The curious phenomenon of telegony is not limited, however, to plants. Mr. Herbert Spencer drew attention, in The Contemporary Review for March, 1893, to a case which has long been known to horsebreeders, and which may be said to have become classic. The facts were brought, by the Earl of Morton, to the attention of the Royal Society of Great Britain, as long ago as the year 1820. The Earl, who possessed a male quagga, said, in a letter to the President: "I tried to breed from the male quagga and a young chestnut mare of seven-eighths Arabian blood, and which had never been bred from; the result was the production of a female hybrid, now five years old, and bearing, both in her form and in her colour, very decided indications of her mixed origin. I subsequently parted with the seven-eighths Arabian mare to Sir Gore Ouseley, who has bred from her by a very fine black Arabian horse. I yesterday morning examined the produce, namely, a two-year-old filly and a one-year-old colt. They have the character of the Arabian breed as decidedly as can be expected, where fifteen-sixteenths of the blood are Arabian; and they are fine specimens of that breed; but both in their colour and in the hair of their manes they have a striking resemblance to the quagga. Their colour is bay, marked more or less like the quagga in a darker tint. Both are distinguished by the dark line along the ridge of the back, the dark stripes across the forehead, and the dark bars across the back part of the legs." Mr. Spencer refers to an analogous case of the influence of a wild boar over the subsequent progeny of a domestic sow, and it now appears that such effects are not so uncommon as the scientific world has supposed.
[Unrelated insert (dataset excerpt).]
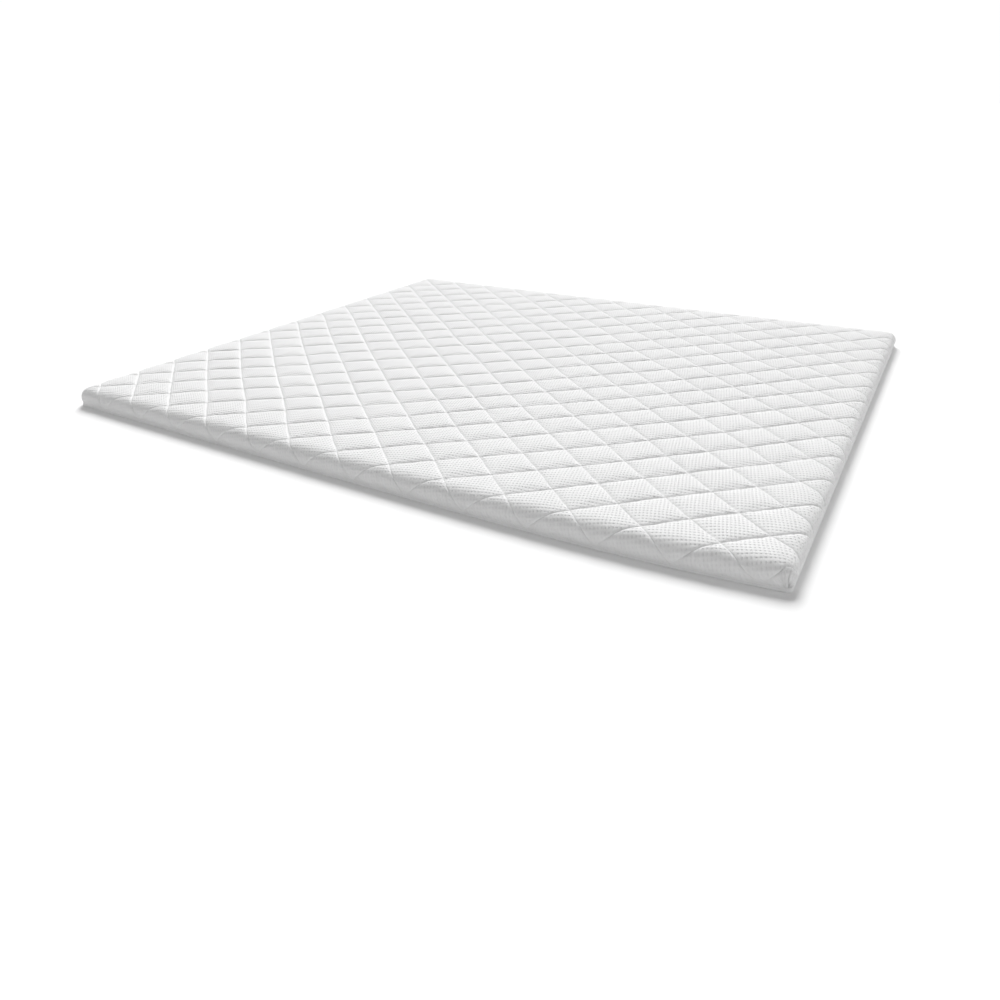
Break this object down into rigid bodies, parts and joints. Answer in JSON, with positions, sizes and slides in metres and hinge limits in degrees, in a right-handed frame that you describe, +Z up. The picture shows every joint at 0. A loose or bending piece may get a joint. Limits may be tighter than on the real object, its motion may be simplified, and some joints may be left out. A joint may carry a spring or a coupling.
{
  "type": "mattress topper",
  "caption": "Low rectangular mattress topper with a knitted cover quilted in diamonds, round shoulders, soft corners and a flat plain base panel.",
  "frame": {"origin": "middle of the underside, at floor height", "axes": "+X along the length, +Y across the width, +Z up through the thickness"},
  "size_m": [2.0096, 1.8053, 0.0567],
  "materials": {
    "quilted_knit": "matt white knit with small pores",
    "base_cloth": "matt plain white cloth"
  },
  "bodies": {
    "root": {"quilted_topper": "quilted_knit", "base_panel": "base_cloth"}
  },
  "joints": []
}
Professor Romanes made particular enquiries on this subject of professional and amateur breeders of animals, and he says most of his correspondents "are quite persuaded that it is of frequent occurrence, many of them regard it as a general rule, while some of them go so far as to make a point of always putting a mare, bitch, etc., to a good pedigree male in her first season, so that her subsequent progenies may be benefited by his influence, even though they be engendered by inferior sires."[87:A] His own more modest conclusion is that the evidence he obtained "is enough to prove the fact of a previous sire asserting his influence on a subsequent progeny, although this fact is one of comparatively rare occurrence."